On the Investment front, the management presented break up of its investment book, where floater PIBs and T-Bills contributed 47% and 18% to the total book, respectively, while Fixed PIB contribution declined to 24%.

Sustainable D/Y intact at 19%

Post release of MCB Bank’s (MCB) 3QCY22 financials and Corporate Briefing session held yesterday, we reiterate MCB Bank (MCB) among the attractive D/Y plays from our coverage, as it currently offers an annual D/Y of 19% for CY23E, in addition to 60% capital gain. Our investment thesis remains intact as the bank announced Rs5/share dividend alongside 3QCY22 results where EPS clocked in at Rs7.8/share (+16% YoY) over improving core income.

We believe the stock is currently trading at a discount to its justified P/B of 1.3x. We flag the bank’s historical premium over peer multiples has been 2x, vis-à-vis 55% currently. MCB’s Tier I ROE is expected to sustain at 24%, surpassing other conventional players. In addition, MCB has managed robust return generation in spite of staying largely conservative by maintaining a high Tier II CAR at 16.7% and low leverage ratio. Key upside to our base case is the bank’s capability of increasing pay-out ratio beyond 60%, further increasing the stock’s D/Y.
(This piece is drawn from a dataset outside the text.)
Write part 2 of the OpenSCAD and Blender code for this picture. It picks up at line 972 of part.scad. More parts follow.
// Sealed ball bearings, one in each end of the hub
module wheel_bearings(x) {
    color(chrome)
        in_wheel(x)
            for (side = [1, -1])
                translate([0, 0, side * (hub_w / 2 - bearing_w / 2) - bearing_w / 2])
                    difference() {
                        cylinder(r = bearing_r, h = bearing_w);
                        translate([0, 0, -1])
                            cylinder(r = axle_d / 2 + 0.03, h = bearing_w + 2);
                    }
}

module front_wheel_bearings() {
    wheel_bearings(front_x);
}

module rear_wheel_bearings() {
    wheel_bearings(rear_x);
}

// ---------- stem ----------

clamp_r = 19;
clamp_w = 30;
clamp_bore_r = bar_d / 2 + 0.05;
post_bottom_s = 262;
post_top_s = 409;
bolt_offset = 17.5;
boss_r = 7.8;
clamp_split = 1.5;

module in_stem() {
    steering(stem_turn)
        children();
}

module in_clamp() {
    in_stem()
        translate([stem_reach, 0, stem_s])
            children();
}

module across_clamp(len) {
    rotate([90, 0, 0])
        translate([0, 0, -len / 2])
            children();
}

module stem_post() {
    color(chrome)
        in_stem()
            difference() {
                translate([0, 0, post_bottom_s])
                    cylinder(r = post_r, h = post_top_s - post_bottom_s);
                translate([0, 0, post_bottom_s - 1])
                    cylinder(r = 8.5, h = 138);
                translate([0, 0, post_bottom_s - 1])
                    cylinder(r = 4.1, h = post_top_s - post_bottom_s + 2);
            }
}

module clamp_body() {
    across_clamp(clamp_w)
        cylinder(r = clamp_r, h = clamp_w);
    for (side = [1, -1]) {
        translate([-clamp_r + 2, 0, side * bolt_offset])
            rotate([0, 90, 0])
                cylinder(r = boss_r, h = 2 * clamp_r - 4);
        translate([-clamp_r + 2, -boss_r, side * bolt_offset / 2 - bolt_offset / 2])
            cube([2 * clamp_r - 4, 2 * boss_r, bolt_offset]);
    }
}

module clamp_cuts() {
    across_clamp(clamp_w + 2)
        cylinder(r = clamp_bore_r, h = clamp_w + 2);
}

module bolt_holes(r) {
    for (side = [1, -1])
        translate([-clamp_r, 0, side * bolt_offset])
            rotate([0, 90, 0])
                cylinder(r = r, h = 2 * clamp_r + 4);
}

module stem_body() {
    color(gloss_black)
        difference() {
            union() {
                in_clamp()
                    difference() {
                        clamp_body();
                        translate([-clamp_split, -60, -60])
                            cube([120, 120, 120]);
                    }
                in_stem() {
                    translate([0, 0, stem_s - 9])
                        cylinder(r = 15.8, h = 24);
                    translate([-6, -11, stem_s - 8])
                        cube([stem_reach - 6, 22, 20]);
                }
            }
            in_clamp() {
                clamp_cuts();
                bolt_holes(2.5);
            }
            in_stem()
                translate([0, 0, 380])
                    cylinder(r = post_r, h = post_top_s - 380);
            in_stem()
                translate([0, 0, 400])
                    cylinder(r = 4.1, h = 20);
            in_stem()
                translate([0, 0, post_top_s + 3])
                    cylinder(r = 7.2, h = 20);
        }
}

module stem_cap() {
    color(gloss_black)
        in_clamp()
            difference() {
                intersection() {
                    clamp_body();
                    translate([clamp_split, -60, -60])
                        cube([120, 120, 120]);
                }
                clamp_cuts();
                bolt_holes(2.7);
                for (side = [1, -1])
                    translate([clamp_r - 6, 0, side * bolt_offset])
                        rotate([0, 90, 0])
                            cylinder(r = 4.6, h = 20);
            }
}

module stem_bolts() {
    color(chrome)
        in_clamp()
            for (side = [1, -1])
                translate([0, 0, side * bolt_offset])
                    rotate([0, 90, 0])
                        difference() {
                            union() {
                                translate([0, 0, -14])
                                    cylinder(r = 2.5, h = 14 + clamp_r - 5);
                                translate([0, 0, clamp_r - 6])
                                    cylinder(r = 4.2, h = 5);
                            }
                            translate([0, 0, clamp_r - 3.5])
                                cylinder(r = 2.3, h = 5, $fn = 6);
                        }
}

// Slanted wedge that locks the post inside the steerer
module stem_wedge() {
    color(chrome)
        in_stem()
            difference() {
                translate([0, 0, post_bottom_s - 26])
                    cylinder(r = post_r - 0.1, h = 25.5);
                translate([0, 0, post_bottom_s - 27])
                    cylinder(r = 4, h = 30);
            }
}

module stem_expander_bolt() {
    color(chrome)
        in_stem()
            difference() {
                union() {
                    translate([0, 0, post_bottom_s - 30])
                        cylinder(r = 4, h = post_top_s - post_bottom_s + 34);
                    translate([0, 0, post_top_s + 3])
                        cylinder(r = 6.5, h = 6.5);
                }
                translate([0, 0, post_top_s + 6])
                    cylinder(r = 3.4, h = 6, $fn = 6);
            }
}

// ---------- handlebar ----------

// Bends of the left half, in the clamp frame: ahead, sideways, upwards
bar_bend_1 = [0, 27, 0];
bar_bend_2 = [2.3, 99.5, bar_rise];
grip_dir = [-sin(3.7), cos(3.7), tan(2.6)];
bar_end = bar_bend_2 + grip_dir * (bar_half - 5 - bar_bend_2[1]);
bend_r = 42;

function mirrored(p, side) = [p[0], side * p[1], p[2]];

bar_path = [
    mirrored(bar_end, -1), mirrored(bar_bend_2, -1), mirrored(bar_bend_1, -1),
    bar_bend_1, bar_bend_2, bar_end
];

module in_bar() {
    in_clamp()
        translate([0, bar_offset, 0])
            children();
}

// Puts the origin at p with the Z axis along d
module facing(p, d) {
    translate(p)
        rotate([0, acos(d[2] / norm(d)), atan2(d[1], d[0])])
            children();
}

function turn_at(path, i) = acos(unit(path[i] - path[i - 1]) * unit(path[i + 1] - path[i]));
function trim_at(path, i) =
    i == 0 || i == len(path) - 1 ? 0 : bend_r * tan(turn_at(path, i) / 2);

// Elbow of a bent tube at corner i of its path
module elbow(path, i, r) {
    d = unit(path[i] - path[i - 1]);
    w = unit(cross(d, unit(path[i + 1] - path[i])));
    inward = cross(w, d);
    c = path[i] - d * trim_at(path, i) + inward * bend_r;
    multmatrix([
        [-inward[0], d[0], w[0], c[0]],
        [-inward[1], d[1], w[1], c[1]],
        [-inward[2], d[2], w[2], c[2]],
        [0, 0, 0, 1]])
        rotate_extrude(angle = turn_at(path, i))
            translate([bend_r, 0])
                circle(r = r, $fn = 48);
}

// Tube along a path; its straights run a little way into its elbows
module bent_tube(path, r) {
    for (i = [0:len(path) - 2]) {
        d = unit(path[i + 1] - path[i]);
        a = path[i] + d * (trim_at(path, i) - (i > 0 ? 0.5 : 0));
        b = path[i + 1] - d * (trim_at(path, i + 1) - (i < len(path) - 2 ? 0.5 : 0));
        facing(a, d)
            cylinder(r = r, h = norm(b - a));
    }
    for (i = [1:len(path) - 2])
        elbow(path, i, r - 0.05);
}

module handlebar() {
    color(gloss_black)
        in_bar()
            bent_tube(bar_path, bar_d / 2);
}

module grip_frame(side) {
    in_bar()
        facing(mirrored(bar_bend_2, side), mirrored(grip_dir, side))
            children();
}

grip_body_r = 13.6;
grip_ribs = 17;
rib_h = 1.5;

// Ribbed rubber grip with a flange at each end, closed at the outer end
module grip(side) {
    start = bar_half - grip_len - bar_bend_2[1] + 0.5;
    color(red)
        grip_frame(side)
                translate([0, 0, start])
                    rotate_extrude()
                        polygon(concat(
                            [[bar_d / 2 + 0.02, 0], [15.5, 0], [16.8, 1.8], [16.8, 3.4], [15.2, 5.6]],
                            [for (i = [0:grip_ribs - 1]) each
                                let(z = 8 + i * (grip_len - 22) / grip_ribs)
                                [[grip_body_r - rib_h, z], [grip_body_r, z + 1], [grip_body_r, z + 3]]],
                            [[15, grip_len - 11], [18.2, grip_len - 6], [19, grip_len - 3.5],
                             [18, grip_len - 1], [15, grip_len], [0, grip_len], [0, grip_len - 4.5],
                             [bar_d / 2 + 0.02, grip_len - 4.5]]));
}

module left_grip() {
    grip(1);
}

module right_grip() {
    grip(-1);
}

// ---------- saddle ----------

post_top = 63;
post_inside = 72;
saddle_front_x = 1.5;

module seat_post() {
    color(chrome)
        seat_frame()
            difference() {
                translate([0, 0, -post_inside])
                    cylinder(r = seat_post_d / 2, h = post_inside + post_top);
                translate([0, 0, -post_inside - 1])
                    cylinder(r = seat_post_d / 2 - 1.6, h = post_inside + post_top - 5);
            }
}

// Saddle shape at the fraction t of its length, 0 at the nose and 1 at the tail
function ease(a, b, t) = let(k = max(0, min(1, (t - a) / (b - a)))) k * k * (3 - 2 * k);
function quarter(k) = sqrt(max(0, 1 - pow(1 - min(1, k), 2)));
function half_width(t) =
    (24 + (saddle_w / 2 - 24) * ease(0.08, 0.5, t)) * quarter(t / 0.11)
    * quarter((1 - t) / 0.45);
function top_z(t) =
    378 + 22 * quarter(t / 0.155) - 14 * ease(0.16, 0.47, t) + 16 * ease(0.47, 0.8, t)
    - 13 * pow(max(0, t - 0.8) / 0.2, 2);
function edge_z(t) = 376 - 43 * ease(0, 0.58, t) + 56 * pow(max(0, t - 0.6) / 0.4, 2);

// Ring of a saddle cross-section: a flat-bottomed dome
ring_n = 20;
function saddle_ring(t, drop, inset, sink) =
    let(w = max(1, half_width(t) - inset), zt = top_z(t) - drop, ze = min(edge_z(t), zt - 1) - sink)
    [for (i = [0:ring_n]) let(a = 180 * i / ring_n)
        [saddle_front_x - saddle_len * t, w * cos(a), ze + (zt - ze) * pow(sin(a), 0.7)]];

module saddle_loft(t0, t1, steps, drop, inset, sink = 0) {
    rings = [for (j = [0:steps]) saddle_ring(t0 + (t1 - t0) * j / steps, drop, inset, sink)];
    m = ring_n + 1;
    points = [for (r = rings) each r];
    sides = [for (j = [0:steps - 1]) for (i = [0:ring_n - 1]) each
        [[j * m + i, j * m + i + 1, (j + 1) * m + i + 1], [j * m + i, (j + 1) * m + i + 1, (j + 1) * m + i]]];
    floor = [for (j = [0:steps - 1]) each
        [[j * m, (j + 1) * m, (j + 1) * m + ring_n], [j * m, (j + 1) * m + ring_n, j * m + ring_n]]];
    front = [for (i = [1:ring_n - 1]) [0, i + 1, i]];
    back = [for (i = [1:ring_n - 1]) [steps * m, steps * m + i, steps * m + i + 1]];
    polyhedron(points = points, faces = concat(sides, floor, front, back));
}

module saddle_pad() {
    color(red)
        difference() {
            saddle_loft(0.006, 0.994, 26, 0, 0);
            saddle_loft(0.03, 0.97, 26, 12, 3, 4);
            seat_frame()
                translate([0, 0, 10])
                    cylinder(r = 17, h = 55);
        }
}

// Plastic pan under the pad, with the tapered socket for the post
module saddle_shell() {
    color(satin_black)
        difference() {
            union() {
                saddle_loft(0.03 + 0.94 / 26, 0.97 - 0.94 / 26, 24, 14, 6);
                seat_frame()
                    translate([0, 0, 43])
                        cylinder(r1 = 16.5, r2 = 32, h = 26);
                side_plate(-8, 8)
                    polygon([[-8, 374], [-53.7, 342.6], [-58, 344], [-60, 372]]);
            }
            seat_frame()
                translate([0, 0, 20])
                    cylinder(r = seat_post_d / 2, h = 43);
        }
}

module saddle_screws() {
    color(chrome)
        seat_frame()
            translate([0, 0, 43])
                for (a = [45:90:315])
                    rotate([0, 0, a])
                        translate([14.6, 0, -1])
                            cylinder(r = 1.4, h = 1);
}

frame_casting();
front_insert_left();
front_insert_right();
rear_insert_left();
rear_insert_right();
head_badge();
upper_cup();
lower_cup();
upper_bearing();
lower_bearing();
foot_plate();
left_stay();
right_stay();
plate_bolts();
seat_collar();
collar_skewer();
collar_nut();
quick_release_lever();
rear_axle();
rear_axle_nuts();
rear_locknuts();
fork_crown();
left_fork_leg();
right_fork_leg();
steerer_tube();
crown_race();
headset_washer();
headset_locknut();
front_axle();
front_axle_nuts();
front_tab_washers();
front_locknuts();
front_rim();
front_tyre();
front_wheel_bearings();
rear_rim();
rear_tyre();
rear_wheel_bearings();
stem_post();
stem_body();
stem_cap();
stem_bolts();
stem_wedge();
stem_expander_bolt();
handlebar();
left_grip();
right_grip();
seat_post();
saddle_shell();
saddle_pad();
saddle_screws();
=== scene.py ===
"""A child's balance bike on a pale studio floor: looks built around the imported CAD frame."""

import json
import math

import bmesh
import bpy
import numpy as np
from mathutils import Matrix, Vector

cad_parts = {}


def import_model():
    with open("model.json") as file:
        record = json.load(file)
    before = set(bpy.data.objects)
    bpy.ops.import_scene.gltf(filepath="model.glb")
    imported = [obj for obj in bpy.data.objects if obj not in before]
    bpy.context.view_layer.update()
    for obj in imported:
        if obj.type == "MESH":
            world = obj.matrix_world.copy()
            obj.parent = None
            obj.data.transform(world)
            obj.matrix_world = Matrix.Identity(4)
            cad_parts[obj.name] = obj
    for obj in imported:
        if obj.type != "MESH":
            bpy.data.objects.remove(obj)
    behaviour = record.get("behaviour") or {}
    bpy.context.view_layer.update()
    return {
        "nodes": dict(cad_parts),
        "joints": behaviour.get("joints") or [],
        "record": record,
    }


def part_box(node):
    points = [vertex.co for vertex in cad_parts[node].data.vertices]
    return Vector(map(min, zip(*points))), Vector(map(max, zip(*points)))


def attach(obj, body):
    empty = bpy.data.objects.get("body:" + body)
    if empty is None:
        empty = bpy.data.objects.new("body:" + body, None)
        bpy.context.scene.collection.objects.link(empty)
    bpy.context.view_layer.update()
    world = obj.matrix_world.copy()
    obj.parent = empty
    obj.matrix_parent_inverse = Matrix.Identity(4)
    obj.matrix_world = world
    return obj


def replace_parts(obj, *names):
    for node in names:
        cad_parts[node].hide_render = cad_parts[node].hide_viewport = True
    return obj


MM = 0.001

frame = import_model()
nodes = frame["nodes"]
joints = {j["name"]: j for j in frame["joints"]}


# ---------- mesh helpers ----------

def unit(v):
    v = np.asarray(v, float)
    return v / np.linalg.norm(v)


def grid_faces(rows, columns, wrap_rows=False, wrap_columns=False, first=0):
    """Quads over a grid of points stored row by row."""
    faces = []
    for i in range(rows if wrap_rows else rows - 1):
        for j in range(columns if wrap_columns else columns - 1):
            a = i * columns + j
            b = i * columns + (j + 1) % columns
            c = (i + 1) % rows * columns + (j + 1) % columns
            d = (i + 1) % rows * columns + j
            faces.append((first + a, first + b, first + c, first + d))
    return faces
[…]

Gross ADR target intact at 50% by CY22-end

MCB reported 10% YoY deposit growth in 3QCY22, led by 18% YoY jump in zero- cost deposits. Asset allocation tilting to Investments, IDR stood at 66%, with ADR at 39% (Gross ADR: 42%). Management reiterated earlier guidance of increasing ADR levels to 50% by CY22 end to avoid higher taxes related to ADR levels. This would mean it would need to increase existing Gross Advances portfolio by 20% QoQ in the last quarter, assuming deposit size remains unchanged. Management has apprised that the bank would largely remain within existing customer base while expanding its loan portfolio. Meeting 50% Gross ADR mark would lead to reversal of the aforementioned additional taxes paid during 9MCY22, which may amount to an additional ~Rs1.25/share earnings impact on 4Q EPS.

On the investment front, the management presented break up of its investment book, where floater PIBs and T-Bills contributed 47% and 18% to the total book, respectively, while Fixed PIB contribution declined from 27% to 24%. Though further shift towards variable instruments signalled expectations of further monetary tightening from here, management apprised it does not view much increase in the Policy Rate from current levels.